→ **WORK REQUIRED**
Locate the line that contains "section = top" and the line that contains "imported = [obj". Copy both of them exactly, together with every line between them, and no others.
━━━━━━━━━━━━━━━━━━━━━━━━━━━━━━
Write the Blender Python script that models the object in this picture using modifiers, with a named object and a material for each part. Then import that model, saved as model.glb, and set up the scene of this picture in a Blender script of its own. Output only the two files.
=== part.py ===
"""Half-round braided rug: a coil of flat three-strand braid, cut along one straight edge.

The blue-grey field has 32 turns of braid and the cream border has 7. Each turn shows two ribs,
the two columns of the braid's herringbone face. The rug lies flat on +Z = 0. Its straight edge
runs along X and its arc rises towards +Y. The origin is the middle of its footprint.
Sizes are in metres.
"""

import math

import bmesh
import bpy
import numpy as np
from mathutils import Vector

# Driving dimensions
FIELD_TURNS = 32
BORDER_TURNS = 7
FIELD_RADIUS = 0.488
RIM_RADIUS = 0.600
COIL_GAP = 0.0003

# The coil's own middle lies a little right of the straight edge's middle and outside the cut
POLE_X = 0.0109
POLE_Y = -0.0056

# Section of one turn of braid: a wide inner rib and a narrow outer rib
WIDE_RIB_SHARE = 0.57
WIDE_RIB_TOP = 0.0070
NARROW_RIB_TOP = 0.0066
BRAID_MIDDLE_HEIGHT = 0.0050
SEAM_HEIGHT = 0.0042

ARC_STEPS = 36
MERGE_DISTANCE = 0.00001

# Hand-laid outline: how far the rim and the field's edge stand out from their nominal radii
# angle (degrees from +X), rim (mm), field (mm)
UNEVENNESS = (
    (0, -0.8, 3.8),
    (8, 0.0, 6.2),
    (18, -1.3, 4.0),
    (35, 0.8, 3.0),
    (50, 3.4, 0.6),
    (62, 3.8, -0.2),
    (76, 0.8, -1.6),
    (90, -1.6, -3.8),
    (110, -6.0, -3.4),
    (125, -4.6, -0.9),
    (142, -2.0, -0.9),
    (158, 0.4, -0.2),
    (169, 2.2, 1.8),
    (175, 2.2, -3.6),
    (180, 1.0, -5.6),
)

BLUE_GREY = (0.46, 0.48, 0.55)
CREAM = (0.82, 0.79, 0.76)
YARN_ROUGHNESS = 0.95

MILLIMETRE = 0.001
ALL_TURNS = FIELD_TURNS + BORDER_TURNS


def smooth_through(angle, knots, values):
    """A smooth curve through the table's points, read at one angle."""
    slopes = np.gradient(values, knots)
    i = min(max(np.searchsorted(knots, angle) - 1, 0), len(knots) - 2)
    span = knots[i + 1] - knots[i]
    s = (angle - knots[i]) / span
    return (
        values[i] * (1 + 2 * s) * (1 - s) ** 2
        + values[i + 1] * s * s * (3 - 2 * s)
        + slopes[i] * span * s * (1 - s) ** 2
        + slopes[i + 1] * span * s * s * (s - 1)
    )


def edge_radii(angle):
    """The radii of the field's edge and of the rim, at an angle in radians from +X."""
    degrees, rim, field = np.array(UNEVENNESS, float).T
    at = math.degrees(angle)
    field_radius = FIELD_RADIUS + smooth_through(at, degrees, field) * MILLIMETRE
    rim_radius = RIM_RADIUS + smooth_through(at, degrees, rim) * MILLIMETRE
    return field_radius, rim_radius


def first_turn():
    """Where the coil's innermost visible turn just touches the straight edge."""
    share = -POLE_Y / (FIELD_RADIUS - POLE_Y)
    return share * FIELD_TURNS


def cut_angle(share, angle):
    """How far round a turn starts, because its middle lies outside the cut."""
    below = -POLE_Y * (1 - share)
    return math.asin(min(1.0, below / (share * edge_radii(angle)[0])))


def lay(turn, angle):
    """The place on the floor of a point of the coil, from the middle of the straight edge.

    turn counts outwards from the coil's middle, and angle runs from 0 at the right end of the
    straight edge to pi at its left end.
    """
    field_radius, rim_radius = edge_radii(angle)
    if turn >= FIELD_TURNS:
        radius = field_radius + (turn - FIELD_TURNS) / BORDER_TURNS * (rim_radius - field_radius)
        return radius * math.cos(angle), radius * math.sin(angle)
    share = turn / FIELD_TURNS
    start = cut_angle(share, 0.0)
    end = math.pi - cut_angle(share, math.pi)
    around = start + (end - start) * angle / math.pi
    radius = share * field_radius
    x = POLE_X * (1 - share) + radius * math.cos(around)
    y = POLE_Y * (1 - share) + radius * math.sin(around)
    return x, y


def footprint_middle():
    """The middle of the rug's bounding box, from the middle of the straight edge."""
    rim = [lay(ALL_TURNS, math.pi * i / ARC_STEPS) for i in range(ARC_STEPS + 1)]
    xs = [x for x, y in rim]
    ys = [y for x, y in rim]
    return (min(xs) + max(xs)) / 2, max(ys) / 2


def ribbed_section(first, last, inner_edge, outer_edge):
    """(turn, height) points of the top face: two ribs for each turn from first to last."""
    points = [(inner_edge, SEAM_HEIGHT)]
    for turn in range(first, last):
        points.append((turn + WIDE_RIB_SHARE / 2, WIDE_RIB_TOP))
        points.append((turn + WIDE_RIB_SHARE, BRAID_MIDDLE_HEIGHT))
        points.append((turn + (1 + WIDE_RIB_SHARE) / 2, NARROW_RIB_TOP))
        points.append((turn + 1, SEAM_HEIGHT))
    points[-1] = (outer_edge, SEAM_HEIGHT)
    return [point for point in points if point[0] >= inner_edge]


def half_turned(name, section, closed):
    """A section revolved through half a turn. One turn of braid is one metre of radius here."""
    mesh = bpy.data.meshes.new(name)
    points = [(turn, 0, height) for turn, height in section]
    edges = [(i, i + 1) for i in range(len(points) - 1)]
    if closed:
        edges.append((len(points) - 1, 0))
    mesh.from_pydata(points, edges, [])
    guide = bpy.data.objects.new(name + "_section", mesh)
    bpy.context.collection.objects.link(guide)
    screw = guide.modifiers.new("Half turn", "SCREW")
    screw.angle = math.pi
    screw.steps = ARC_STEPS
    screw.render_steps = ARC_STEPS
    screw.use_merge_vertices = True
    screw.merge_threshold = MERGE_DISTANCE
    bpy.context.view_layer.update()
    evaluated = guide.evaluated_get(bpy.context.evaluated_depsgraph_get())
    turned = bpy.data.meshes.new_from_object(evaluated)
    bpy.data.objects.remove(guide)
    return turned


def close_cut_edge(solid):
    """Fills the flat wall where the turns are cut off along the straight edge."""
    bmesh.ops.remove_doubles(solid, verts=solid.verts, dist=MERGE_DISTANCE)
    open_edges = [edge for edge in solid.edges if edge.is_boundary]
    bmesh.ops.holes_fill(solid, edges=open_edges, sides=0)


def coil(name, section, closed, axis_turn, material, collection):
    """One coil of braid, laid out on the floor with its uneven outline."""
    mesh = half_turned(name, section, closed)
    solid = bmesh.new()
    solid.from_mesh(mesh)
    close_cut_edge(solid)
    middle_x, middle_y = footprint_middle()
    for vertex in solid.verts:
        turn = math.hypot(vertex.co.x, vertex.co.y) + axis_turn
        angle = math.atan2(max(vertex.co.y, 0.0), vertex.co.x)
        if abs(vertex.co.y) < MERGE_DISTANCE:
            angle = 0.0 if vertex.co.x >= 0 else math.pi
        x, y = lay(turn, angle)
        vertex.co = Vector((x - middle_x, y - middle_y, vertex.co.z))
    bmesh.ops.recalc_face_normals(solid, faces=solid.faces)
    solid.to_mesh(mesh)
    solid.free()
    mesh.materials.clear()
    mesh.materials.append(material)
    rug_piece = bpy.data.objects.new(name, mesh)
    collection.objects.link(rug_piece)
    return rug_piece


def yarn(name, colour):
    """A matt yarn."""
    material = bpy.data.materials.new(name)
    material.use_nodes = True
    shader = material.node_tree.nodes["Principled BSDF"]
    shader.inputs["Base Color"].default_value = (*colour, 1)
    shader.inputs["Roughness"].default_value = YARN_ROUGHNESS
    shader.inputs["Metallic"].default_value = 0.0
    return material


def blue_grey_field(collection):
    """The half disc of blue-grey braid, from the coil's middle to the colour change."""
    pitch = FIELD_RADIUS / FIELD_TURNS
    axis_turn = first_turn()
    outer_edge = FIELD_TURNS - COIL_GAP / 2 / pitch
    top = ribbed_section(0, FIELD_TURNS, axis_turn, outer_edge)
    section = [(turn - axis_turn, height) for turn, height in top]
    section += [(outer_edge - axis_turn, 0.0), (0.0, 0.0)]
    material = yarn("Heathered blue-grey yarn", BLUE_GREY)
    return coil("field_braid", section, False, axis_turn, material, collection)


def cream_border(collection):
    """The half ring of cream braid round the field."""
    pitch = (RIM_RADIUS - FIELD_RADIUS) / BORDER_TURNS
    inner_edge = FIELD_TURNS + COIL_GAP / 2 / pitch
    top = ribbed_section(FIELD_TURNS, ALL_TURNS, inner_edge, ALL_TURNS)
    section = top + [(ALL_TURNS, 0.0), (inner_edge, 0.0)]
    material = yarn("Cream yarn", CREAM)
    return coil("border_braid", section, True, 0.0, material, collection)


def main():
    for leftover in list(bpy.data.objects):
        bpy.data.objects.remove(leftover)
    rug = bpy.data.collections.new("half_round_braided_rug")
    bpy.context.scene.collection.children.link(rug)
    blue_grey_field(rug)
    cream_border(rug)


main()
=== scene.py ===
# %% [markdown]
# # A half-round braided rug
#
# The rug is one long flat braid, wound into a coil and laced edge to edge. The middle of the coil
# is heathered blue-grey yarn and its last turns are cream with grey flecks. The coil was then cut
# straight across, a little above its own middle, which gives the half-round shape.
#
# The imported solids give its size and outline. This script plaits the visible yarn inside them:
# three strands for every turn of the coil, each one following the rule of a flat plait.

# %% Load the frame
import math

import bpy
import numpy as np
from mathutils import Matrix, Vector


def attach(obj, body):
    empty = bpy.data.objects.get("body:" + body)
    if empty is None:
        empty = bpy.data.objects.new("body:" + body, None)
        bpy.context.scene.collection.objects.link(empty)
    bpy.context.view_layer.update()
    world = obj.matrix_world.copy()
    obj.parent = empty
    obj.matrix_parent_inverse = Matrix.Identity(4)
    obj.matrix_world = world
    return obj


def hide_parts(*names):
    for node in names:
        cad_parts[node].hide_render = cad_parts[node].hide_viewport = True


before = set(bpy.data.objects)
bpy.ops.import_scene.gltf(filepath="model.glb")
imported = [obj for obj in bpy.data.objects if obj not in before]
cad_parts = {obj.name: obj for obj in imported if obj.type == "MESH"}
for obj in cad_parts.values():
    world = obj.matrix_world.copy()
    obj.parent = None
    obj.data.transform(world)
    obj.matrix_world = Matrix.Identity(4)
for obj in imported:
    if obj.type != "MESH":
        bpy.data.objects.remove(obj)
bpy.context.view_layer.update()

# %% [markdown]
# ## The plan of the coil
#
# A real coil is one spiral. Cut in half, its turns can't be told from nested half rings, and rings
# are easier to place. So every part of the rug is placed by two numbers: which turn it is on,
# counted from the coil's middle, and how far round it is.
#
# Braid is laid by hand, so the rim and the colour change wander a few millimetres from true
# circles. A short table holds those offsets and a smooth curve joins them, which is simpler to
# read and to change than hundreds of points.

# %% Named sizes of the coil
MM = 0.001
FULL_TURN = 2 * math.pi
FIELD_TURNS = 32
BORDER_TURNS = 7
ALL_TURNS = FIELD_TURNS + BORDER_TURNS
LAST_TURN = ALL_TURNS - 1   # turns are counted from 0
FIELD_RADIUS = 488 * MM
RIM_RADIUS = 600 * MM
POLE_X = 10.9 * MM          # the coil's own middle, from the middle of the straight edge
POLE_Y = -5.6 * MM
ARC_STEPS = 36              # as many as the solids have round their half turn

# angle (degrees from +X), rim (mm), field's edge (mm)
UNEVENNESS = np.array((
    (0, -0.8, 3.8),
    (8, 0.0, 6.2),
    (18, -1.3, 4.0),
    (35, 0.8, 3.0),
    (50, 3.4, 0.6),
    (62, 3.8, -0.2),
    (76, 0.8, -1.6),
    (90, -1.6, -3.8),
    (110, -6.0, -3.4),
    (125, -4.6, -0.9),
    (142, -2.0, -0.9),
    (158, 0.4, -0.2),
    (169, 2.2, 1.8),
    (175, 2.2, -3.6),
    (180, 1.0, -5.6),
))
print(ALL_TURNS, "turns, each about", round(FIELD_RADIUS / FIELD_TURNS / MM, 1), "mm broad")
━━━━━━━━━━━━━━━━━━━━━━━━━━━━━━
→ **TASK RESPONSE**
    section = top + [(ALL_TURNS, 0.0), (inner_edge, 0.0)]
    material = yarn("Cream yarn", CREAM)
    return coil("border_braid", section, True, 0.0, material, collection)


def main():
    for leftover in list(bpy.data.objects):
        bpy.data.objects.remove(leftover)
    rug = bpy.data.collections.new("half_round_braided_rug")
    bpy.context.scene.collection.children.link(rug)
    blue_grey_field(rug)
    cream_border(rug)


main()
=== scene.py ===
# %% [markdown]
# # A half-round braided rug
#
# The rug is one long flat braid, wound into a coil and laced edge to edge. The middle of the coil
# is heathered blue-grey yarn and its last turns are cream with grey flecks. The coil was then cut
# straight across, a little above its own middle, which gives the half-round shape.
#
# The imported solids give its size and outline. This script plaits the visible yarn inside them:
# three strands for every turn of the coil, each one following the rule of a flat plait.

# %% Load the frame
import math

import bpy
import numpy as np
from mathutils import Matrix, Vector


def attach(obj, body):
    empty = bpy.data.objects.get("body:" + body)
    if empty is None:
        empty = bpy.data.objects.new("body:" + body, None)
        bpy.context.scene.collection.objects.link(empty)
    bpy.context.view_layer.update()
    world = obj.matrix_world.copy()
    obj.parent = empty
    obj.matrix_parent_inverse = Matrix.Identity(4)
    obj.matrix_world = world
    return obj


def hide_parts(*names):
    for node in names:
        cad_parts[node].hide_render = cad_parts[node].hide_viewport = True


before = set(bpy.data.objects)
bpy.ops.import_scene.gltf(filepath="model.glb")
imported = [obj for obj in bpy.data.objects if obj not in before]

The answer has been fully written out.